I agree, people should not read too much into what or who is made popular. A lot of modern popularity is made, not earned. This article makes the assumption that there is some kind of transparency about who gets written up in Rolling Stone.
So, there’s a new batch of tastemakers. Why the fuss? I think its a good alternative to the old batch, where, by the way, a fair amount of money changes hands to make a person of thing “popular”.
It’s true that there were likely backroom deals made to get reviews in magazines, but at least you knew who was writing the review, what their tastes are, who they like, etc. In this case, the new gatekeepers don’t tell you who the editors are *or* what goes on behind the scenes.
Now is an opportunity to improve on the previous methods for featuring content, instead of being more opaque about it.
The problem with aggregate sites like Digg is that as they get more popular they tend to get “gamed” more by professional users. This is a problem of Marketing creeping into social media. In the end though, marketing firms becoming too involved in social media will be pissing in the pot and large sites will gradually become discredited as they grow and become a more valuable marketing tool. Luckily new ones will always take their place.
User voted charts are useful.

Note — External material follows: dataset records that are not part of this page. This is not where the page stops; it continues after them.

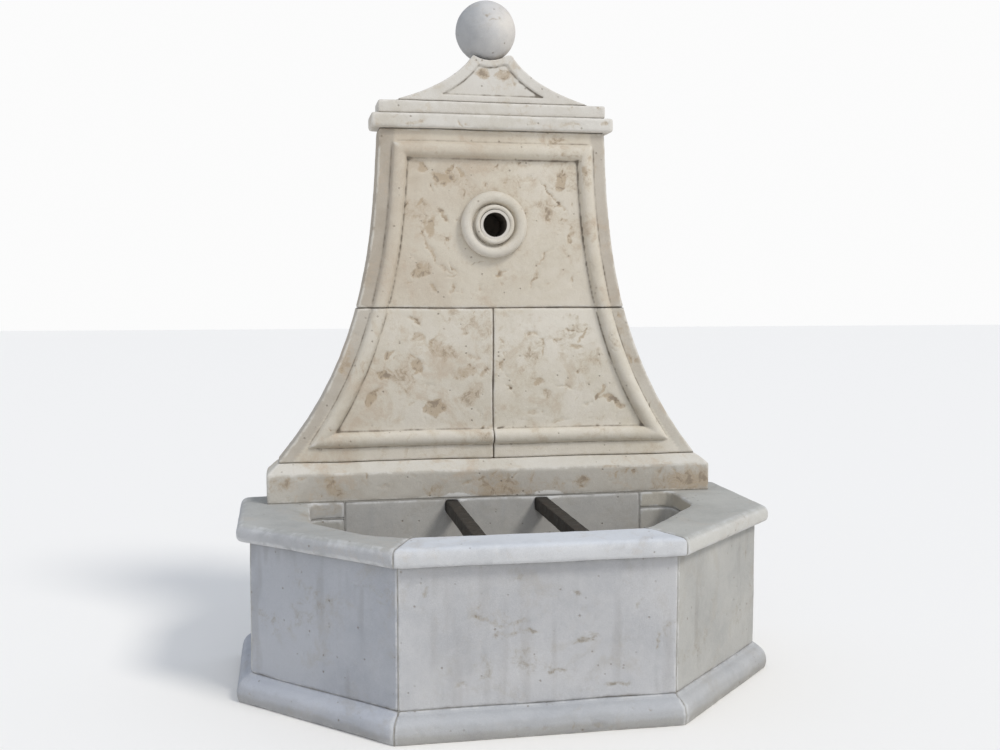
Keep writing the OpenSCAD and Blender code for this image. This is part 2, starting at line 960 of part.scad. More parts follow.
// The plug drops into the waste and hangs on its flange by the seal
module waste_plug() {
    top = floor_h + seal_h;
    color(brass_gold) at_waste() {
        translate([0, 0, floor_h - plug_tail])
            cylinder(h = plug_tail + seal_h, r = plug_r, $fn = 96);
        translate([0, 0, top]) cylinder(h = plug_top_h, r = plug_top_r, $fn = 96);
        translate([0, 0, top + plug_top_h]) cylinder(h = stem_h, r = stem_r, $fn = 48);
        translate([0, 0, top + plug_top_h + stem_h + 6]) sphere(r = knob_r, $fn = 64);
    }
}

module plug_seal() {
    color(rubber_black) at_waste() translate([0, 0, floor_h + slip]) difference() {
        cylinder(h = seal_h - slip, r = plug_top_r - 2, $fn = 96);
        translate([0, 0, -1]) cylinder(h = seal_h + 2, r = plug_r + slip, $fn = 96);
    }
}

// ---------------------------------------------------------------- nodes

base_front();
base_left();
base_right();
wall_front();
wall_cant_left();
wall_cant_right();
wall_return_left();
wall_return_right();
wall_back();
basin_floor();
coping_front();
coping_left();
coping_right();
bar_left();
bar_right();
backboard_plinth();
lower_panel_left();
lower_panel_right();
upper_panel();
spout_rosette();
spout_sleeve();
cornice_slab();
cornice_cap();
pediment();
ball_finial();
finial_dowel();
panel_dowels();
wall_cramps();
basin_mortar();
backboard_mortar();
waste_body();
waste_washer();
waste_nut();
waste_plug();
plug_seal();
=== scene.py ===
"""Looks of a limestone wall fountain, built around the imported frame."""

import json
import math

import bpy
import numpy as np
from mathutils.bvhtree import BVHTree
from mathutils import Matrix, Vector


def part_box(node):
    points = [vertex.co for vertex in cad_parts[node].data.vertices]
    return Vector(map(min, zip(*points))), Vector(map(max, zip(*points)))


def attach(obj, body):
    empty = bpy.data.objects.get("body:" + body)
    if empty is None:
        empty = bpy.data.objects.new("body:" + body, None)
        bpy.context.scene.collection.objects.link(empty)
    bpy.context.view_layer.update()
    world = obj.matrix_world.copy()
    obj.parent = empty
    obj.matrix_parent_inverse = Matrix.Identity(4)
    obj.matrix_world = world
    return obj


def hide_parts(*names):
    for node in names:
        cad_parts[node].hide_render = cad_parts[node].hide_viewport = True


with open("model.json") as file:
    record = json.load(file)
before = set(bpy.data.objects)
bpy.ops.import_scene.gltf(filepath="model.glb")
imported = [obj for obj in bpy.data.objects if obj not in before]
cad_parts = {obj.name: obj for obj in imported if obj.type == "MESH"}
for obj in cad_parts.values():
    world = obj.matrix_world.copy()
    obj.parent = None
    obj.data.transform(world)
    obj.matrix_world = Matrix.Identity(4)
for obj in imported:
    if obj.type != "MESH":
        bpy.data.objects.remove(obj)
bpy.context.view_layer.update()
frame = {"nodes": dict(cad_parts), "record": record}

# ---------------------------------------------------------------- camera, light, floor

CAMERA_AT = (-0.641, -3.229, 1.1495)
CAMERA_YAW = 10.67        # degrees, towards +X
CAMERA_PITCH = -4.31      # degrees, below the horizon
LENS = 41.1               # mm, on a sensor 36 mm wide


def make_camera():
    data = bpy.data.cameras.new("camera")
    data.lens = LENS
    data.sensor_width = 36
    camera = bpy.data.objects.new("camera", data)
    camera.location = CAMERA_AT
    camera.rotation_euler = (math.radians(90 + CAMERA_PITCH), 0, math.radians(-CAMERA_YAW))
    bpy.context.scene.collection.objects.link(camera)
    bpy.context.scene.camera = camera


def make_sun(name, strength, colour, softness, tilt, turn):
    """A soft light from far away. tilt is down from overhead, turn is round from the front."""
    data = bpy.data.lights.new(name, "SUN")
    data.energy = strength
    data.color = colour
    data.angle = math.radians(softness)
    lamp = bpy.data.objects.new(name, data)
    lamp.rotation_euler = (math.radians(tilt), 0, math.radians(turn))
    bpy.context.scene.collection.objects.link(lamp)


def make_surroundings():
    world = bpy.data.worlds.new("soft_studio")
    bpy.context.scene.world = world
    world.use_nodes = True
    tree = world.node_tree
    background = tree.nodes["Background"]
    way = put(tree, "ShaderNodeTexCoord").outputs["Generated"]
    up = put(tree, "ShaderNodeSeparateXYZ", {"Vector": way}).outputs["Z"]
    sky = mixed(tree, between(tree, up, -0.1, 0.9), (0.50, 0.50, 0.50, 1), (0.57, 0.625, 0.72, 1))
    seen = put(tree, "ShaderNodeLightPath").outputs["Is Camera Ray"]
    tree.links.new(mixed(tree, seen, sky, (0.97, 0.97, 0.97, 1)), background.inputs["Color"])
    make_sun("key", 1.50, (1.0, 0.97, 0.92), 15, 44, 42)
    make_sun("fill", 0.30, (0.97, 0.98, 1.0), 50, 62, -5)
    bpy.context.scene.view_settings.view_transform = "Standard"
    bpy.context.scene.view_settings.look = "None"


FLOOR_HALF = 30           # metres


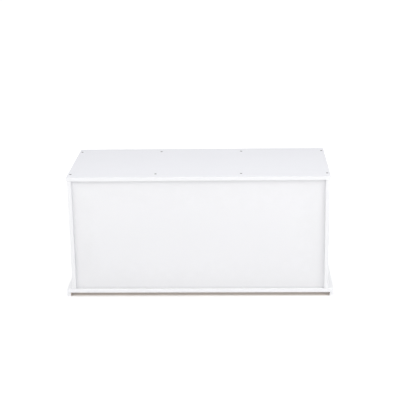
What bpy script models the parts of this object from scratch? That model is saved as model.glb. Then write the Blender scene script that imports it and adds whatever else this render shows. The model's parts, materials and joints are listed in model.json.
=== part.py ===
"""Wooden toy box: a low white cabinet on two foot rails, with three pull-out bins.

Metres, +Z up. The origin is under the middle of the cabinet, on the floor. The closed side,
with the recessed panel, faces -Y, and the bins slide out along +Y. Left is -X.
"""

import math

import bmesh
import bpy
from mathutils import Vector

# Cabinet
BOARD = 0.012            # thickness of every cabinet board
DEPTH = 0.345            # front to back, the same for the top, the sides and the base
BODY_WIDTH = 0.796       # over the two side boards
TOP_WIDTH = 0.802        # the top stands 3 mm proud of each side
BASE_WIDTH = 0.830       # the base stands 17 mm proud of each side
INSIDE_HEIGHT = 0.350    # from the base board to the top board
RAIL = 0.012             # width and height of a foot rail
COMPARTMENTS = 3
ARRIS = 0.0006           # the sandpapered corner along every board edge
GAP = 0.0003             # clearance between two solids that touch

# Closed panel, held in a groove all round
PANEL = 0.003
PANEL_SETBACK = 0.008    # from the boards' edges to the panel's face
PANEL_TONGUE = 0.0055    # how far the panel reaches into its groove
GROOVE_DEPTH = 0.006

# Screws, as (head radius, head height, shank radius, length)
CABINET_SCREW = (0.0040, 0.0024, 0.00175, 0.040)
RAIL_SCREW = (0.0035, 0.0020, 0.00150, 0.018)
BIN_SCREW = (0.0035, 0.0020, 0.00150, 0.030)
SCREW_SETBACK = 0.037    # from a board's front or back edge to a screw
SINK = 0.0002            # how far a head lies below the surface
TIP = 0.0025             # length of a screw's point
SCREW_STEPS = 12

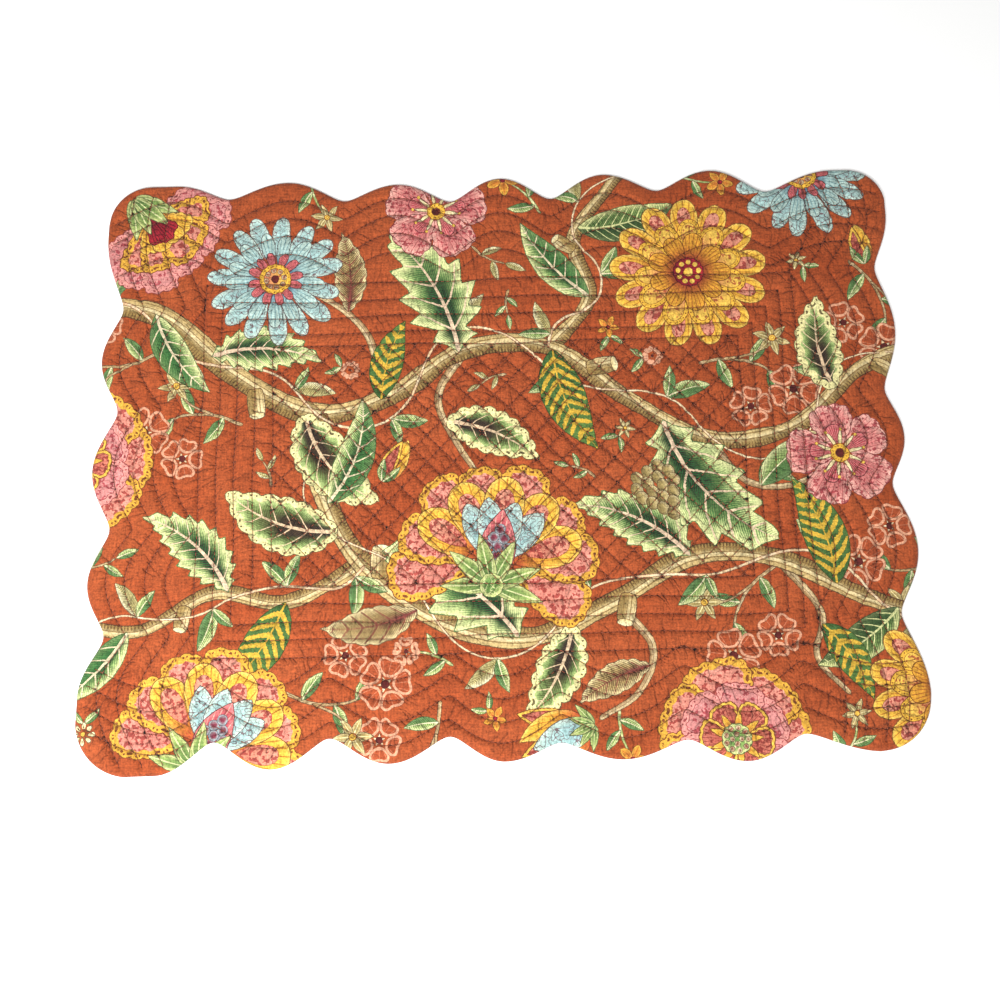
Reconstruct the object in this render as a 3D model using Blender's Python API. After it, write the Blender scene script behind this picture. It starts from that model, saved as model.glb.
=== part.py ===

But I still enjoy sometimes discovering a hidden treasure cia a gatekeeper.
These services would go a long way towards transparency (as well as increasing the value and cred of their gatekeepers) by naming the editors and admitting that sometimes things are featured because they can pass along an exclusive or good deal.
That would beat systems like the music retails “pay for price and positioning” or the supermarkets’ “pay of an end cap”.